Com um crescimento acelerado, as favelas, hoje denominadas de comunidades, foram se desenvolvendo em toda a zona sul. Em 1912, as comunidades do Pavão-Pavãozinho, Ladeira dos Tabajaras e Morro dos Cabritos já estavam instaladas. A primeira, faz ligação com o Cantagalo, em Ipanema, que tem uma das vistas mais privilegiadas do Rio, com a Lagoa Rodrigo de Freitas e o mar de Ipanema e Leblon. Ambas concentram uma população de 20 mil pessoas e estão protegidas, desde dezembro de 2009, pelo poder público, através das Unidades de Polícia Pacificadora (UPP). Sua localização permite que os moradores tenham fácil acesso ao centro do Rio e a seus empregos, e seus jovens são geralmente mais informados, pois estão próximos dos pólos culturais da cidade.
No Pavão-Pavãozinho e Cantagalo, a UPP, comandada pelo capitão Felipe Magalhães, tem possibilitado novos perspectivas aos moradores. Além de aumentar a sensação de segurança com um efetivo de 176 policiais, tem estimulado moradores a investir em novos comércios e tem fomentado as atividades culturais. Em termos de iniciativas sociais, o complexo tem atraído entidades que, interessadas em promover melhorias e projetos de educação para seus moradores, utilizam o “Brizolão”, prédio no alto do morro, para suas atividades. Além de ações do Governo do Estado e da UNESCO, há projetos de ONGs, como o Projeto Criança Esperança e o AfroReggae, com o programa “Dançando para Não Dançar”. Esportistas e artistas, como Ana Botafogo, João Moreira Salles e integrantes do Cirque du Soleil, respectivamente, também participam.

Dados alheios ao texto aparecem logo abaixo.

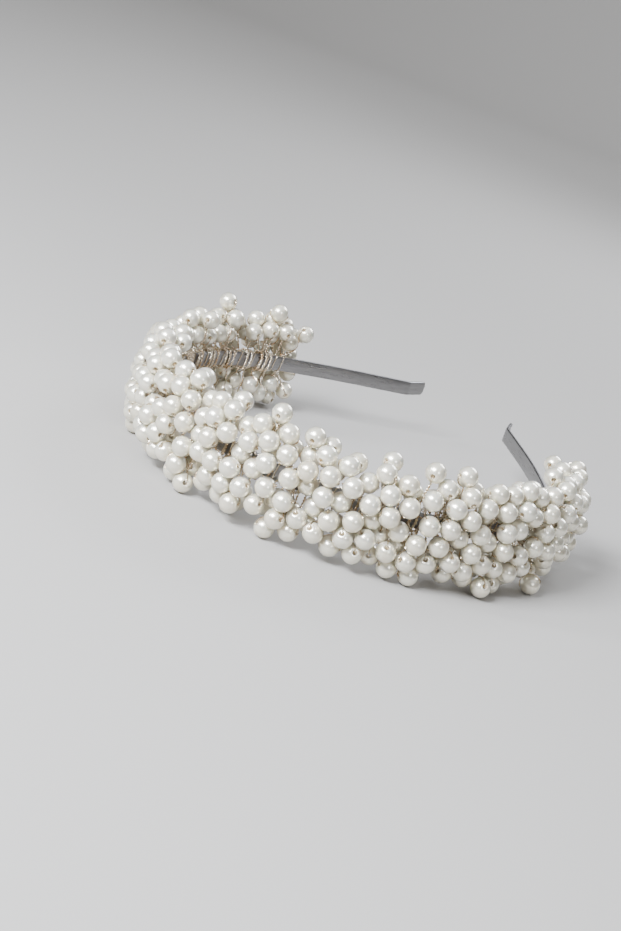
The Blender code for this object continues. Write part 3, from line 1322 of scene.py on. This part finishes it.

Inúmeras iniciativas têm ajudado a transformar a visão pejorativa que antes estigmatizava as comunidades. Uma delas é a de levar turistas estrangeiros a passar o réveillon nos morros, como ocorreu com o Cantagalo em 2007. A ideia deu tão certo que, na virada para 2010, vários turistas assistiram à famosa queima de fogos do alto das casas dos moradores. Outro projeto é o Museu da Favela que, também no Cantagalo, pretende desenvolver roteiros turísticos a céu aberto para ajudar a contar a história e valorizar a cultura do local. No Pavão-Pavãozinho, o Centro Integrado de Políticas Sociais Sebastião Theodoro Filho (CRAS), além de inserir os moradores em programas e projetos como Bolsa Família Carioca, ProJovem e Rio Experiente (para a terceira idade), tem ajudado a fomentar atividades entre jovens de outras localidades.
Outras comunidades que se destacam na paisagem de Copacabana são a Ladeira dos Tabajaras e o Morro dos Cabritos, com cerca de cinco mil moradores. Assim como o Pavão-Pavãozinho e Cantagalo, sofreram com o tráfico de drogas por quase 30 anos, até a instalação de sua UPP, em janeiro de 2010. Com 120 policiais, a UPP é comandada pela capitã Rosana Alves, segunda mulher a frente de uma unidade. Apesar de suas populações terem crescido 37% em uma década e de existirem construções em áreas de risco, 100% das moradias possuem energia elétrica e quase todo o território tem água, rede de esgoto, coleta de lixo e iluminação nas ruas.
Como nas outras comunidades, os comerciantes da Ladeira dos Tabajaras também aproveitam a oportunidade e segurança da UPP para atrair turistas e movimentar o comércio. No último dia 2 de junho, por exemplo, o Núcleo de Turismo Comunitário do Tabajaras, o Tabatur, promoveu uma caminhada gastronômica, utilizando como isca os petiscos de seus mais de 20 bares e restaurantes. A caminhada, que começou do lado de Copacabana, terminou em Botafogo, com uma feira de artesanato local e um show do grupo de pagode “Puro Acaso”, formado por moradores. No blog do Tabatur, uma espécie de guia de turismo com informações sobre hospedagem, trilhas e a história da comunidade também foi lançado.
Durante muitos anos, as comunidade do Rio sofreram com o descaso do governo e do restante da população, que viam nelas as causas dos problemas sociais e não suas consequências. Atualmente, essa realidade aos poucos começa a mudar. Um exemplo disso é a atenção e o foco internacional em cima delas. As comunidades pacificadas do Pavão-Pavãozinho e do Chapéu-Mangueira (Leme), entre outras, vão estar no roteiro dos chefes de Estado e delegações estrangeiras que participam da “Rio + 20” (Conferência da Organização das Nações Unidas para a Sustentabilidade) como modelo para outras comunidades. Além de integrar a vida da cidade e concentrar 20% de sua população, as comunidade também constituem verdadeiros centros da cultura carioca. Muito do samba, do funk e do hip hop do Rio tem origem nessas comunidades.